Scotsman Guide 3/30/17 – GSE dividend jump starts debate on reforms

GSE dividend jumpstarts debate on reforms

The government-sponsored enterprises (GSEs) Fannie Mae and Freddie Mac will make a total of nearly $10 billion in dividend payments to the U.S. Treasury on schedule this week even as their federal regulator has been under pressure to let the housing-finance giants keep the money as a first step in reforming them.

The Federal Housing Finance Agency (FHFA) reported this week that Fannie and Freddie will make their fourth quarter dividend payments to the U.S. Treasury as planned. Several special-interest advocacy groups, along with two small-lender trade associations, have urged the regulator to suspend the payment and let them hold on to their profits as a way to rebuild capital.

The approaching deadline on the dividend payments has led to a flurry of jockeying this month among groups with opposing views on GSE reforms. The lobbying is also coming at a time when the U.S. Senate banking committee has been taking input on GSE reform from industry stakeholders through a series of informal panels.

There are two issues at hand here. The overarching issue involves the future of Fannie and Freddie, and comprehensive reforms that could potentially change the way that nearly half of all home mortgages are financed. These changes would need to be taken up by Congress.

The more immediate issue, however, involves the GSEs’ short-term prospects, given their declining capital buffers and the agreement with the government that requires Fannie and Freddie to pay out nearly all of their quarterly profits to the U.S. Treasury. In this regard, the FHFA and Treasury can make changes on their own without Congressional approval.

Fannie and Freddie’s capital buffers have been purposely wound down to $600 million this year, and are scheduled to go to zero in 2018. Both the GSEs can draw on billions of dollars pledged by the Treasury if their net worth falls into negative territory.

FHFA Director Mel Watt and other analysts have said that it is likely that the GSEs will have to take a draw next year as their quarterly earnings have been volatile. These so-called taxpayer bailouts are unpopular, however. Groups that want to see Fannie and Freddie survive are worried that the backlash will result in hasty reforms that kill off the agencies.

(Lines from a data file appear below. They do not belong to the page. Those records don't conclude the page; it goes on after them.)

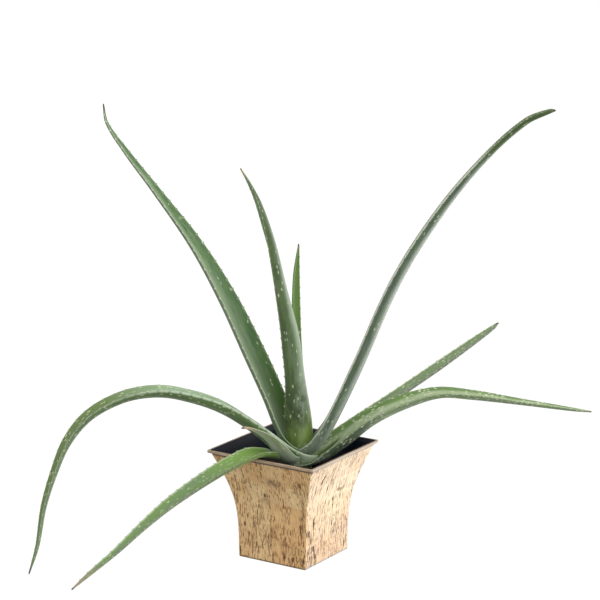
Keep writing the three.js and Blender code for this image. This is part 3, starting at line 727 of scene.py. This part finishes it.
# %% Leaf rows
LEAVES = {
    "leaf_young_centre": dict(azimuth=165, teeth_from=120, tooth=0.6, rows=[
        (0, 112, 10, 6.5, 2), (1, 120, 14, 8, 3), (3, 150, 14, 7.5, 3), (6, 190, 13.5, 7, 3),
        (9, 235, 12, 6, 2.7), (9.5, 270, 10.5, 5, 2.3), (8.5, 305, 8, 3.8, 1.5), (4, 337, 1.4, 1.2, 0.2)]),
    "leaf_upright_front": dict(azimuth=255, roll=(75, 170), teeth_from=24, rows=[
        (-2, 112, 18, 9, 4), (-1.5, 120, 27, 13, 7.5), (-1, 131, 32, 15, 9.5), (0.5, 152, 32, 15, 10),
        (5, 192.5, 26, 13, 8), (12.5, 240.5, 26.5, 13, 8), (26, 290.5, 22.5, 10.5, 6.5),
        (42, 346, 19, 9, 6), (57, 386, 11, 5.5, 3.5), (70, 409, 5.5, 2.7, 1.5), (82, 426, 1.4, 1.2, 0.2)]),
    "leaf_upright_right": dict(azimuth=25, teeth_from=42, rows=[
        (-5, 112, 22, 9, 5), (1.5, 113.5, 28, 12, 8), (9, 117, 30, 14, 9.5), (17, 124, 30, 14, 9),
        (31, 146, 27, 12.5, 8), (60, 209, 26, 12.5, 7.5), (100, 302, 24, 11.5, 6.5),
        (147, 379, 20, 9.5, 5.5), (193, 436, 15, 7, 4.5), (230, 470, 13, 6.5, 4),
        (254, 481, 6.5, 4.5, 1.5), (260, 482, 1.8, 1.4, 0.2)]),
    "leaf_upright_left": dict(azimuth=185, teeth_from=42, rows=[
        (-6, 113, 22, 9, 5), (1, 116.5, 30, 11, 7), (8.2, 120.5, 34, 13, 9), (19, 132.5, 37, 13.5, 9.5),
        (37, 170, 37, 12.5, 9), (60, 213, 37, 12, 8.5), (92, 270, 31, 10.5, 7), (130, 325, 22, 8.5, 5.5),
        (177, 378, 13, 6, 3), (215, 419, 8, 4.5, 2), (238, 448, 3.5, 2.8, 0.6), (242, 469, 1.4, 1.2, 0.2)]),
    "leaf_back_right": dict(azimuth=68, teeth_from=40, tooth=0.9, rows=[
        (4, 102, 18, 10, 5), (14, 107, 28, 12, 8), (31, 114, 23, 9, 5.5), (58, 126, 19, 8, 4.5),
        (91, 140, 17, 7, 4), (126, 154, 16, 6.5, 3.5), (187, 179, 15, 6.5, 3.5), (233, 199, 11, 5.5, 2.5),
        (262, 212, 6, 4, 1), (270, 217, 1.6, 1.3, 0.2)]),
    "leaf_arching_left": dict(azimuth=235, teeth_from=60, rows=[
        (-14, 105, 26, 11, 7), (-6, 105.5, 34, 14, 10), (3, 107, 38, 16, 11.5), (12, 111, 38, 16, 11.5),
        (24, 119.5, 36, 15, 11), (50, 142.5, 29, 12.5, 8), (91, 171, 29, 12, 7.5), (136, 189, 25, 11, 6),
        (167, 194, 23, 10, 6), (200, 190, 21, 9, 5), (233, 175, 18, 8.5, 4.5), (256, 150, 14.5, 7.5, 3.5),
        (270, 120, 12, 6, 3), (282, 85, 8.5, 5, 2), (290, 44, 5.5, 3.5, 1), (300, 15, 1.4, 1.2, 0.2)]),
    "leaf_low_right": dict(azimuth=43, roll=(5, 5), teeth_from=60, rows=[
        (-14, 102.5, 30, 6, 3.5), (-4, 101.8, 38, 6, 4), (5, 103, 40, 7.5, 5), (14, 105.8, 39, 11, 8),
        (24, 111, 38, 15, 11), (42, 121.5, 34, 15, 10), (78, 146, 29, 13, 8), (114, 161, 26, 11, 7),
        (150, 169, 22, 8.5, 6), (187, 165, 18, 8, 4.5), (242, 155, 11.5, 5.5, 2.5), (301, 144, 5, 3.2, 1),
        (320, 141, 1.4, 1.2, 0.2)]),
    "leaf_short_withered": dict(azimuth=272, teeth_from=52, tooth=0.5, rows=[
        (8, 108, 14, 6, 3.5), (18, 109, 19, 7.5, 4.5), (29, 112, 21, 9, 6), (38, 118.5, 20, 9.5, 6.5),
        (48, 128, 18, 9, 6), (61, 140, 14, 6.5, 4), (77, 150.5, 10, 5, 2.5), (92, 158.5, 6.5, 3.5, 1),
        (106, 164.5, 3.5, 2.5, 0.5), (117, 167, 1.6, 1.3, 0.2)]),
    "leaf_drooping_left": dict(azimuth=260, teeth_from=50, rows=[
        (10, 102, 18, 9, 4), (22, 108, 24, 11, 6), (35, 115, 25, 10, 5.5), (47, 120, 25, 9, 5.5),
        (68, 125, 25, 8.5, 5), (89, 123.5, 24, 9, 5), (130, 116, 21, 8.5, 4.5), (188, 100, 16.5, 7, 4),
        (227, 85, 12, 5.5, 2.5), (264, 68, 8, 4.5, 1.5), (302, 53, 5, 3, 1), (324, 44, 1.4, 1.2, 0.2)]),
}

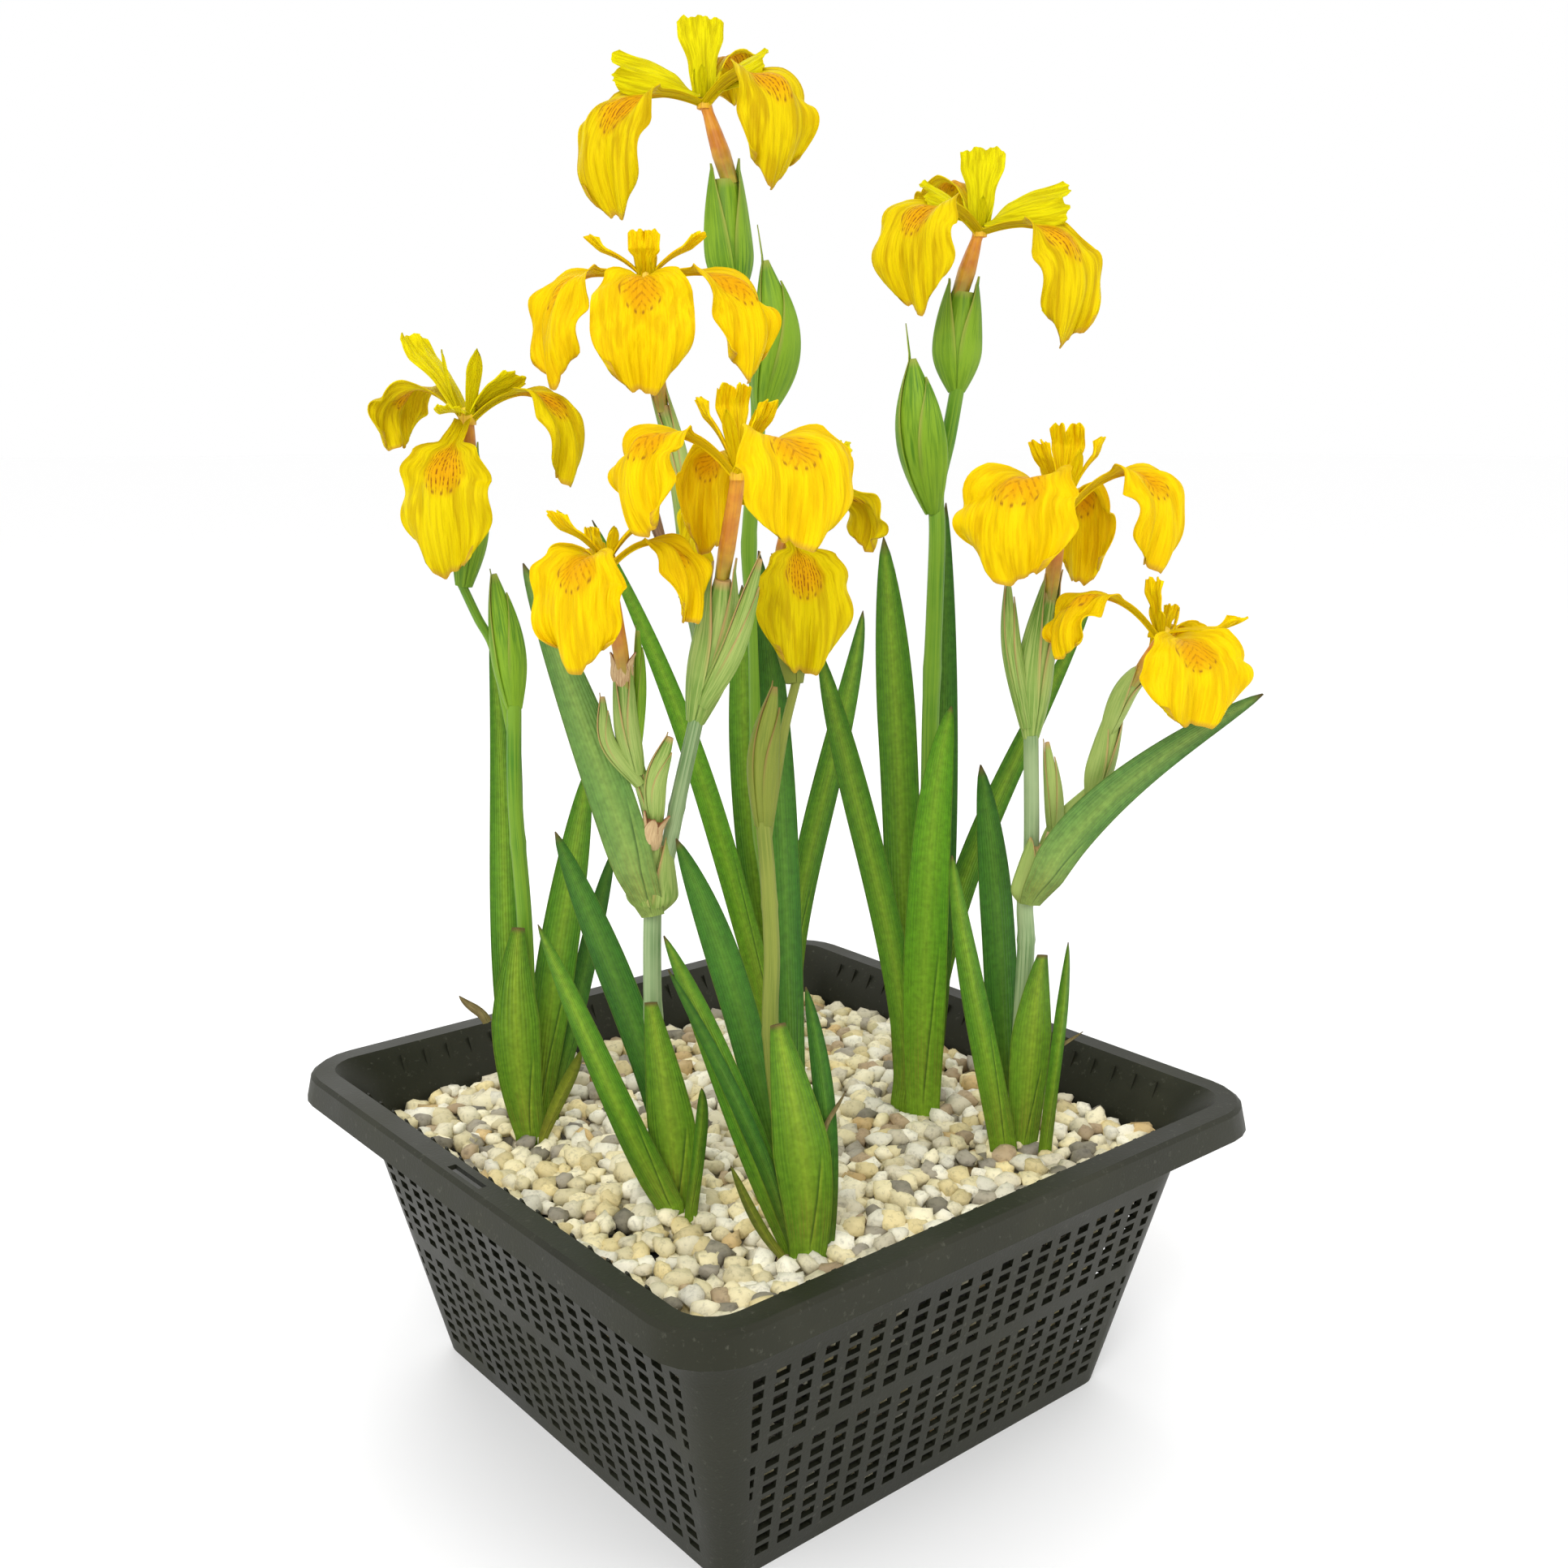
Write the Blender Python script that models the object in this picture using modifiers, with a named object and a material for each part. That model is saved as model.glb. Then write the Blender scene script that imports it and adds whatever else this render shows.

On Wednesday, nonbank trade group the Community Home Lenders Association (CHLA), sent the FHFA a letter urging the regulator to end the profit sweeps and to develop a plan to recapitalize the GSEs. CHLA will testify along with other small-lender groups at a scheduled panel of the Senate banking committee on Friday.

“CHLA is not saying that they should recapitalize in the absence of the administration and Congress,” Executive Director Scott Olson told Scotsman Guide News. “I don’t see how a small buffer like what we are calling for, which is probably like $8 or $10 billion each, I don’t see any way in which that would interfere or create problems for the House or Senate acting on comprehensive legislation.”

On the other side of this debate are groups like the industry’s largest trade group, the Mortgage Bankers Association (MBA), that want to keep the current agreement in place while Congress tackles reforms.

“Given that momentum for GSE reform is starting to build on Capitol Hill, now would be exactly the wrong time for the regulator to independently recapitalize the GSEs, a move that would clearly antagonize policymakers, potentially resulting in a detrimental outcome,” said MBA President David Stevens.

“The future of Fannie and Freddie should be determined by Congress,” Stevens continued. “That is the only way to reach a solution that does what’s best for Americans’ housing needs and taxpayers.”

Citing unnamed congressional staffers, Reuters reported this month that comprehensive GSE reform is not expected to make it on the calendar this year. The Republican-majority Congress and Trump administration will next turn to overhauling the tax code and immigration issues after the failed effort to repeal Obamacare.

Earlier this week, a bipartisan group of senators on the Senate Banking Committee urged the FHFA not to alter the government’s agreement with the GSEs, saying it would undercut their efforts to jumpstart reforms in Congress.